Neoclassical macro-economics was derived from micro-economics which has its own bogus assumptions.
For example, micro-economics requires the creation of a fictitious “utility” – and unmeasurable quantity around which the math is based.
To get from micro-economics to macro-economics requires the assumptions that all people are the same and all products are interchangeable. These latter assumptions, bogus on face value, are necessary to simplify the math from a complex of coupled differential equations, into a linear algebraic form.
This linear formulation basically draws a line from the past through quantities that are themselves are suspect (or prone to manipulation like GDP), and predicts the future based on the slope of that line.
The entire field of neoclassical/neoliberal macro-economics is a fraud – and as such the result can be easily manipulated and and used for propaganda purposes.

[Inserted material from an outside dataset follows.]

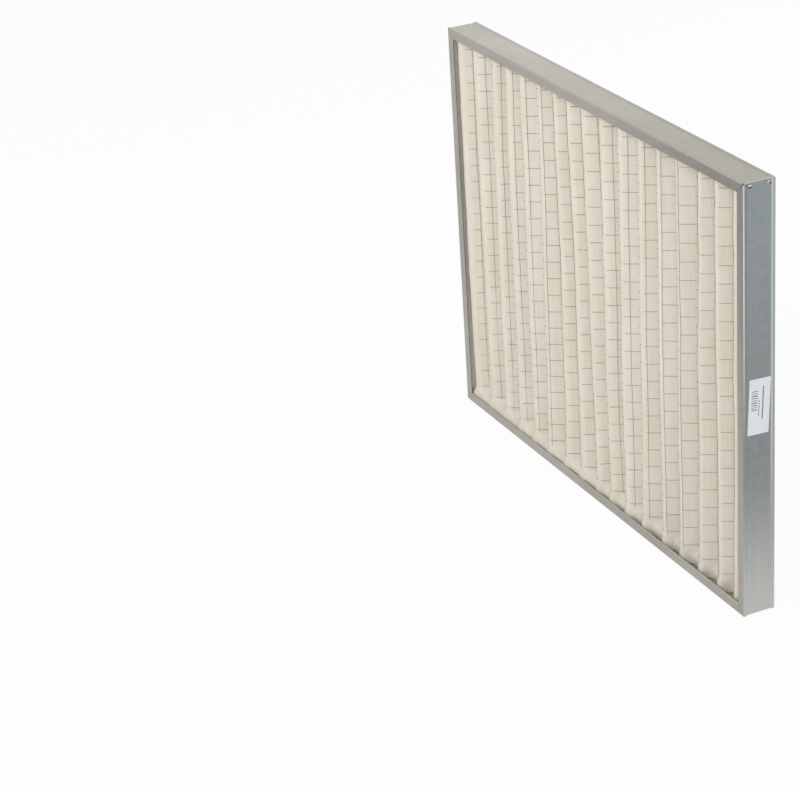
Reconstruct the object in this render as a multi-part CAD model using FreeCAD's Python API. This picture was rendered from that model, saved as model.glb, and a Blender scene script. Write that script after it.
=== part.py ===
import FreeCAD, Part
import math
import os

# Pleated panel air filter that stands on its long edge.
# A galvanised strip is folded into a channel frame around a pleated media pack.
# A welded wire mesh lies on the front of the media and follows every pleat.
# X runs across the pleats, Y from the front face to the back face, Z upwards.
# The origin is at the middle of the bottom edge. All sizes are in millimetres.

vector = FreeCAD.Vector

# Frame
frame_width = 782.0
frame_height = 594.0
frame_depth = 46.5

# Channel strip: sheet, edge bends, set-in web and hemmed lips
sheet = 0.8
bend_inner_radius = 0.7
lip_width = 14.5
hem_length = 6.5
hem_gap = 0.4
hem_bevel = 0.35
rim_flat = 1.4
web_ramp = 3.0
web_set_in = 1.0

# Corners: extra radius and number of flats of a folded corner, slit between two mitred lips
corner_extra = 0.5
corner_flats = 3
mitre_slit = 0.3

# Closing corner: tab behind the right web, held by two tongues through slots
closing_gap = 0.15
tab_length = 15.0
tab_side_margin = 0.8
tongue_width = 5.0
tongue_reach = 1.6
tongue_drop = 3.0
tongue_inner_radius = 0.2
tongue_side_margin = 0.5
slot_clearance = 0.3

# Pleated media
media_thickness = 4.0
fold_radius = 4.5
fold_creases = 4
first_crest_offset = 17.3
last_crest_offset = 31.4
# How the run from the first crest to the last is shared out between them
pleat_shares = [53, 50, 45, 45, 48, 48, 41, 42, 44, 44, 49, 48, 49, 45, 44, 42]
media_clearance = 0.3
crest_clearance = 2.1

# Wire mesh
wire = 0.9
wire_gap = 0.05
mesh_cell = 25.4
mesh_start = 11.0
cross_wire_margin = 18.0
long_wire_margin = 2.0

# Paper label on the right web
label_thickness = 0.2
label_length = 76.0
label_side_margin = 1.85
label_tilt = 2.6
label_centre_height = 295.5

# Worked out from the sizes above
edge_radius = sheet + bend_inner_radius
corner_radius = edge_radius + corner_extra
flat_start = edge_radius + rim_flat + web_ramp
web_inner = web_set_in + sheet
hem_stack = 2 * sheet + hem_gap
half_width = frame_width / 2
half_depth = frame_depth / 2
wire_stack = 2 * (wire + wire_gap)
crest_recess = hem_stack + wire_stack + crest_clearance
front_fold_y = crest_recess + media_thickness / 2 + fold_radius
back_fold_y = frame_depth - crest_recess - media_thickness / 2 - fold_radius
media_bottom = web_inner + media_clearance
media_top = frame_height - media_bottom
tab_outer = web_inner + closing_gap
tab_inner = tab_outer + sheet
media_left = -half_width + web_inner + media_clearance
media_right = half_width - tab_inner - media_clearance


def left_normal(direction):
    return vector(-direction.y, direction.x, 0)


def unit(start, end):
    return (end - start).normalize()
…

Articles like this should be read with that in mind – who benefits from such propaganda and who is the audience.
Details of the fraudulent pseudo-science of neoclassical neoliberal economics can be found in the following books:
“Economics Unmasked” by Smith and Max-Neef, “Debunking Economics” by Steve Keen, and most books by Michael Hudson.
Actually both Russia and China were effectively bankrupt many years ago. . Well that’s what the mainstream media tells me. And they are quoting respected economists.

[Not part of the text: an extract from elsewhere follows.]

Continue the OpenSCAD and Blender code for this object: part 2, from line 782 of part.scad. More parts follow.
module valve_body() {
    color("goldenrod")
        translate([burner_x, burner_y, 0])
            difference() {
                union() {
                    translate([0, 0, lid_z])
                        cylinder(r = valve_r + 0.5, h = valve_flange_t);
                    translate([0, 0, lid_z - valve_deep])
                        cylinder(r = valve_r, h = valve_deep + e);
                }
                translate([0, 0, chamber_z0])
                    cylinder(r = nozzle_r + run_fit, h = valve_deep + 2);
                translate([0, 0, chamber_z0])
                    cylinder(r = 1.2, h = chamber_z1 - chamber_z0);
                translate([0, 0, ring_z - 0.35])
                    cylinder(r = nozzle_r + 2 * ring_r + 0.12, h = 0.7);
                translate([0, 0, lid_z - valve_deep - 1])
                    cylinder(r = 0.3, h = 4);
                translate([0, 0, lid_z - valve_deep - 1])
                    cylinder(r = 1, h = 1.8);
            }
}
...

Economic theory did accurately predict the 2008 crisis. Oops no it missed that one but it did get the 1929 crash—err scrub that.
James McFadden makes an excellent point; neoclassical/neoliberal macro-economics has been wrong apparently since it was formulated.
OOPs, forgot: At this year’s St. Petersburg Economic Forum—a once-prestigious event that has grown increasingly insular…
A quick search suggests that the 2025 Forum only had perhaps 20,000 delegates from 137 to 140 countries. I’m reminded of the probably apocryphal Times headline “Fog in the Channel: Continent cut off”.
I knew this article would prompt interesting comments from readers. 🙂
Ukraine is an existential battle for Russia – it will do what it takes.